Aim of the exercise: In the listing that follows, the range to quote begins at the line that has "const shackleTop = ARCH_BASE_Y" and ends after the line that has "bpy.data.objects.remove(obj)"; quote it verbatim and add nothing.

Start of Dataset section

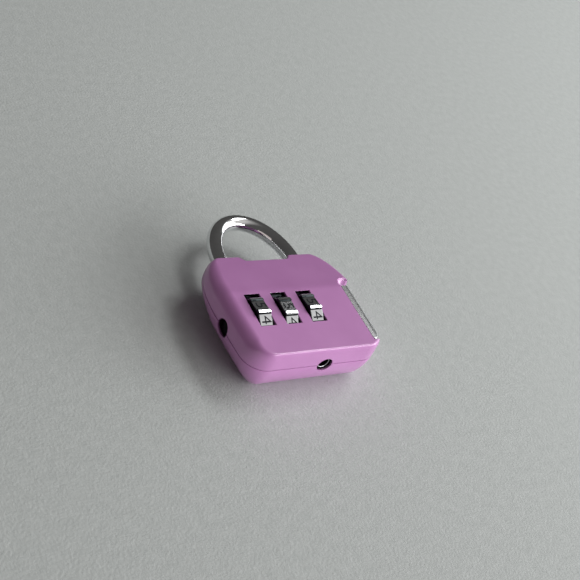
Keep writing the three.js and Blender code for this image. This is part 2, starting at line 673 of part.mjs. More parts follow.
add('detent_spring', surface(detentSpring()), steel);
add('bottom_pin', barY(BOTTOM_PIN.radius, BOTTOM_PIN.low, BOTTOM_PIN.high, BOTTOM_HOLE.x), steel);

RIVETS.forEach(({ x, y, seat }, i) => {
  const head = barZ(RIVET_HEAD_RADIUS, seat - RIVET_HEAD_HEIGHT, seat - 0.05, x, y);
  const shank = barZ(RIVET_RADIUS, seat - 0.3, RIVET_FRONT, x, y, 16);
  add(`shell_rivet_${i + 1}`, surface(solid(head).add(solid(shank))), steel);
});

// ---------------------------------------------------------------- place in the row frame

const shackleTop = ARCH_BASE_Y + ARCH_RISE + ROD_RADIUS;
group.position.set(0, -(BODY_BOTTOM + shackleTop) / 2, BACK_DEPTH);

export default group;
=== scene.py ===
# Looks of a three-dial luggage padlock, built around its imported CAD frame.
#
# Shapes are worked out in the lock frame, in millimetres: X runs across the body, Y from the bottom edge
# to the shackle, Z out of the front face. Its origin is where the body's centreline crosses the dial
# axis, on the parting plane. place() turns lock frame millimetres into row frame metres.

import json
import math

import bmesh
import bpy
from mathutils import Matrix, Vector
from mathutils.bvhtree import BVHTree


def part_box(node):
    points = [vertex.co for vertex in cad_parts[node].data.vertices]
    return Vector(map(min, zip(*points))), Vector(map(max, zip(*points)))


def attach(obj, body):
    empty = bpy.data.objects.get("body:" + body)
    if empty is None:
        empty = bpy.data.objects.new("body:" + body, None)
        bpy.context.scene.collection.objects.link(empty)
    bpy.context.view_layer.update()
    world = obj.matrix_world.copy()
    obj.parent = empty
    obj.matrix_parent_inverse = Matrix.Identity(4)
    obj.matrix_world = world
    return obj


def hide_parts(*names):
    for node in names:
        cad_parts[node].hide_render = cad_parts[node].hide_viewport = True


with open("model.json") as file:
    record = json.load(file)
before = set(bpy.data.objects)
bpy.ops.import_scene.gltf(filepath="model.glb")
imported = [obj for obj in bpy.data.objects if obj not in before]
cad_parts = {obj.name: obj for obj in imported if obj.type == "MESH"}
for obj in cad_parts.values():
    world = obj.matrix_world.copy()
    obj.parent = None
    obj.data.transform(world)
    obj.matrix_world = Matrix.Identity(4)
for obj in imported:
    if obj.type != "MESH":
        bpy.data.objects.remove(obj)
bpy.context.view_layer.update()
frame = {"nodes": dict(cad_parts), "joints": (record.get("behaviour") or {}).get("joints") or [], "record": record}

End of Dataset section

Solution to the problem:
const shackleTop = ARCH_BASE_Y + ARCH_RISE + ROD_RADIUS;
group.position.set(0, -(BODY_BOTTOM + shackleTop) / 2, BACK_DEPTH);

export default group;
=== scene.py ===
# Looks of a three-dial luggage padlock, built around its imported CAD frame.
#
# Shapes are worked out in the lock frame, in millimetres: X runs across the body, Y from the bottom edge
# to the shackle, Z out of the front face. Its origin is where the body's centreline crosses the dial
# axis, on the parting plane. place() turns lock frame millimetres into row frame metres.

import json
import math

import bmesh
import bpy
from mathutils import Matrix, Vector
from mathutils.bvhtree import BVHTree


def part_box(node):
    points = [vertex.co for vertex in cad_parts[node].data.vertices]
    return Vector(map(min, zip(*points))), Vector(map(max, zip(*points)))


def attach(obj, body):
    empty = bpy.data.objects.get("body:" + body)
    if empty is None:
        empty = bpy.data.objects.new("body:" + body, None)
        bpy.context.scene.collection.objects.link(empty)
    bpy.context.view_layer.update()
    world = obj.matrix_world.copy()
    obj.parent = empty
    obj.matrix_parent_inverse = Matrix.Identity(4)
    obj.matrix_world = world
    return obj


def hide_parts(*names):
    for node in names:
        cad_parts[node].hide_render = cad_parts[node].hide_viewport = True


with open("model.json") as file:
    record = json.load(file)
before = set(bpy.data.objects)
bpy.ops.import_scene.gltf(filepath="model.glb")
imported = [obj for obj in bpy.data.objects if obj not in before]
cad_parts = {obj.name: obj for obj in imported if obj.type == "MESH"}
for obj in cad_parts.values():
    world = obj.matrix_world.copy()
    obj.parent = None
    obj.data.transform(world)
    obj.matrix_world = Matrix.Identity(4)
for obj in imported:
    if obj.type != "MESH":
        bpy.data.objects.remove(obj)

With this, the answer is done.